The truth is stark: Oromos were never in the dark to begin with—and certainly not for lacking Amharic.
Like other African peoples, they would have engaged with global languages—English, French, Arabic, or even their native language Afan Oromo—as needed. But they would have done so on their own terms, not as subjects of forced assimilation, but as agents of their own knowledge systems and destiny.
There is sporadic historical evidence suggesting that Latin-based writing systems for Afan Oromo emerged as early as the period when Oromos were first exposed to Amharic. However, these early initiatives remained undeveloped, largely due to the threat of persecution for using Oromo script in place of Amharic. Isolated experiments appeared independently in pockets of both eastern and western Oromia. Had the Oromo people been left to chart their own linguistic path—unhindered by annexation and forced assimilation—there is every reason to believe that today’s well-developed Qubee script could have taken root much earlier.
Conclusion
To move forward, Ethiopia must recognize that no language, no culture, and no identity holds a monopoly on civilization. The true gateway to progress is mutual respect, historical honesty, and the dismantling of internal hierarchies masked as cultural pride.

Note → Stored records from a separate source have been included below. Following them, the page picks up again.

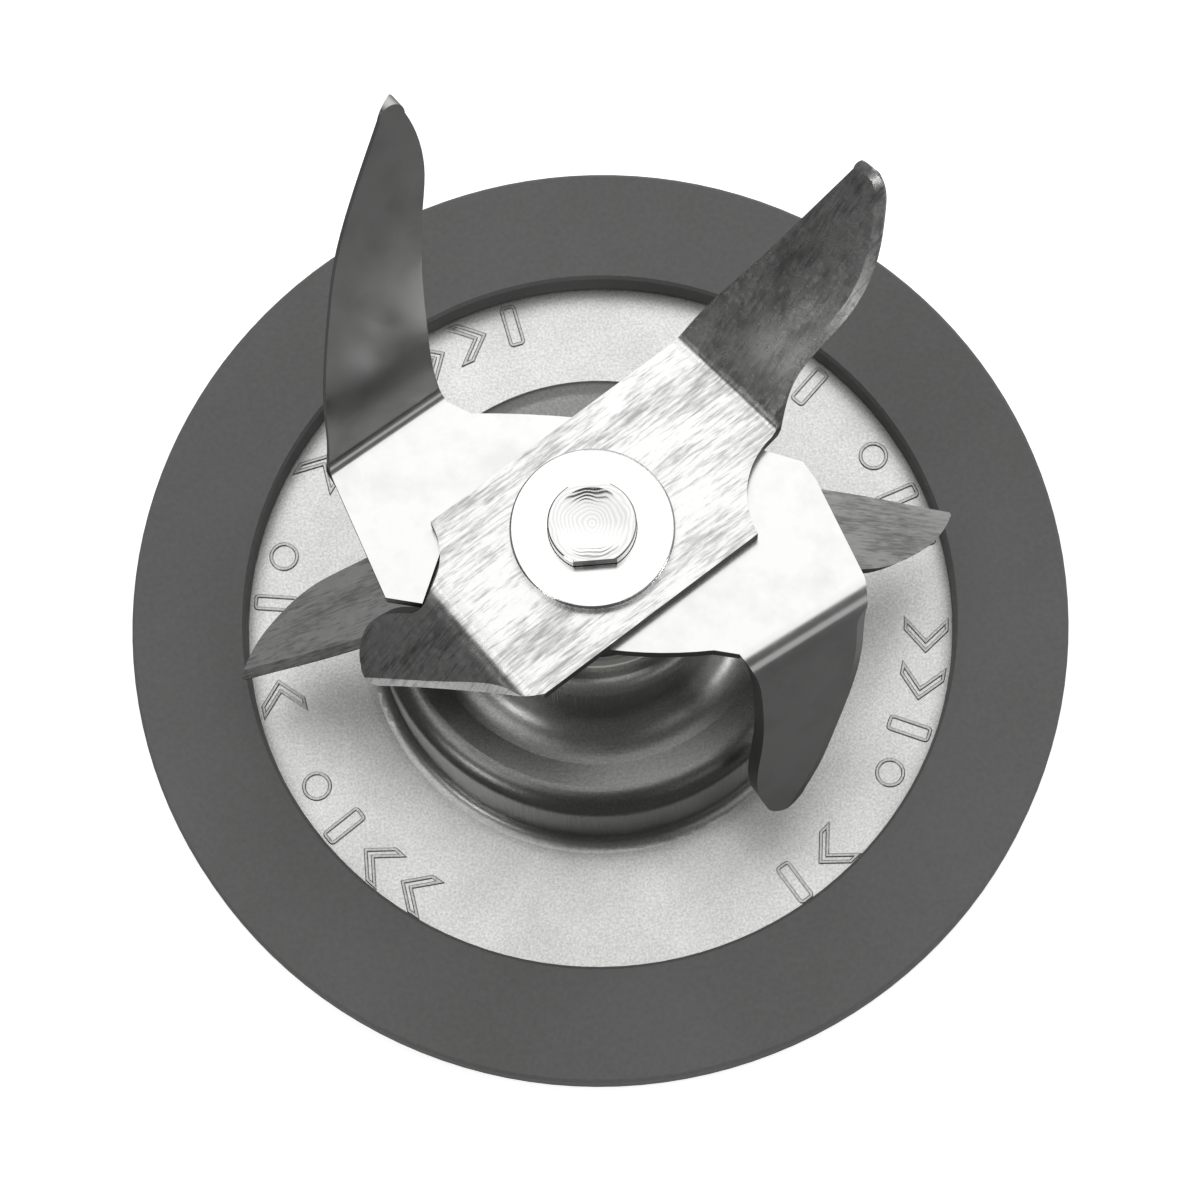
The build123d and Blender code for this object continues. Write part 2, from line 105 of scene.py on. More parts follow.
def soft_box(name, azimuth_deg, height_deg, distance, width, length, radiance):
    """A rectangular light that faces the object. Its azimuth turns from the photo's right, seen from
    above."""
    light = bpy.data.lights.new(name, "AREA")
    light.shape = "RECTANGLE"
    light.size = width
    light.size_y = length
    light.energy = radiance * math.pi * width * length
    lamp = bpy.data.objects.new(name, light)
    bpy.context.scene.collection.objects.link(lamp)
    side = math.radians(azimuth_deg)
    rise = math.radians(height_deg)
    place = Vector((math.cos(side) * math.cos(rise), math.sin(side) * math.cos(rise), math.sin(rise)))
    lamp.location = place * distance
    lamp.rotation_euler = place.to_track_quat("Z", "Y").to_euler()
    lamp.visible_camera = False


soft_box("overhead box", 90, 74, distance=0.75, width=0.95, length=0.65, radiance=1.22)
soft_box("left box", 211, 56, distance=0.75, width=0.28, length=0.3, radiance=1.7)
soft_box("far left box", 169, 11, distance=0.75, width=0.3, length=0.16, radiance=0.35)
soft_box("right box", 310, 37, distance=0.75, width=0.34, length=0.26, radiance=0.42)
soft_box("left strip", 223, 19, distance=0.7, width=0.14, length=0.08, radiance=11.0)
soft_box("right strip", 340, 22, distance=0.7, width=0.14, length=0.09, radiance=11.0)


# The room is dim, with lighter walls on the right and behind. A white table stands in front on the left,
# low down, and the ground edge of a standing wing mirrors it.
towards_right = (0.8, 0.6, 0)
towards_back = (0, 0.94, 0.34)
towards_table = (-0.53, -0.62, -0.578)
room = bpy.data.worlds.new("studio walls")
bpy.context.scene.world = room
room.use_nodes = True
tree = room.node_tree
tree.nodes.clear()
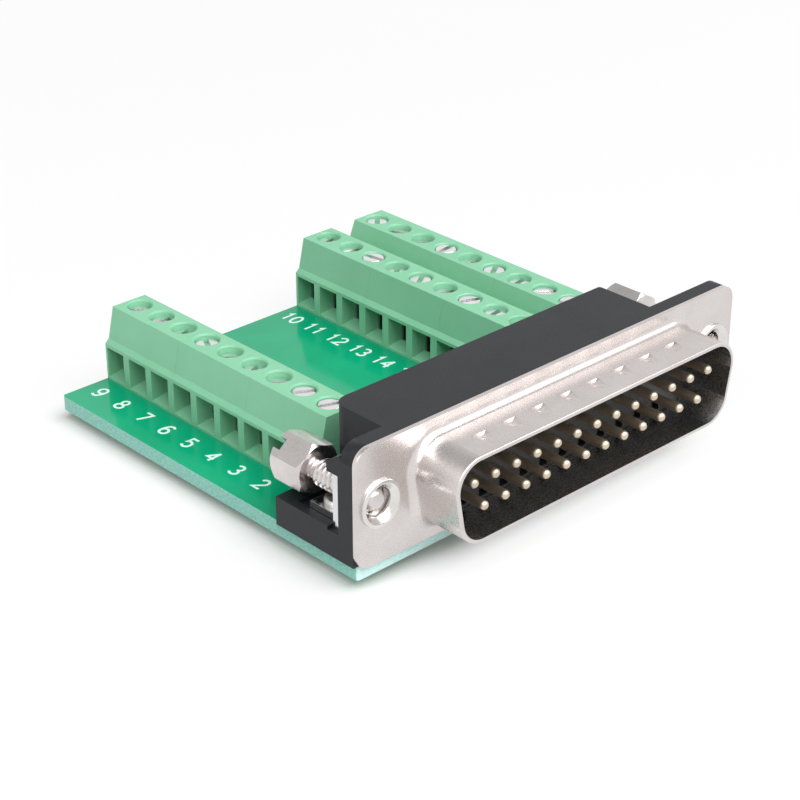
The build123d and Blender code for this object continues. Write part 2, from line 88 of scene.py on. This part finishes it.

Should Oromos be grateful for Amharic, as some Amhara elites insist? Not at all.
The language arrived not as a neutral medium of communication, but as a calculated vehicle of forced assimilation and cultural erasure—compounded by its intrinsic unsuitability for representing the phonological richness of Afan Oromo.
To equate the presence of written Amharic with Oromo progress is as flawed as claiming the Oromo people would have remained in darkness without it. That logic is as absurd as claiming the sun ceases to exist at night—an illusion born of blinkered vision, not reality.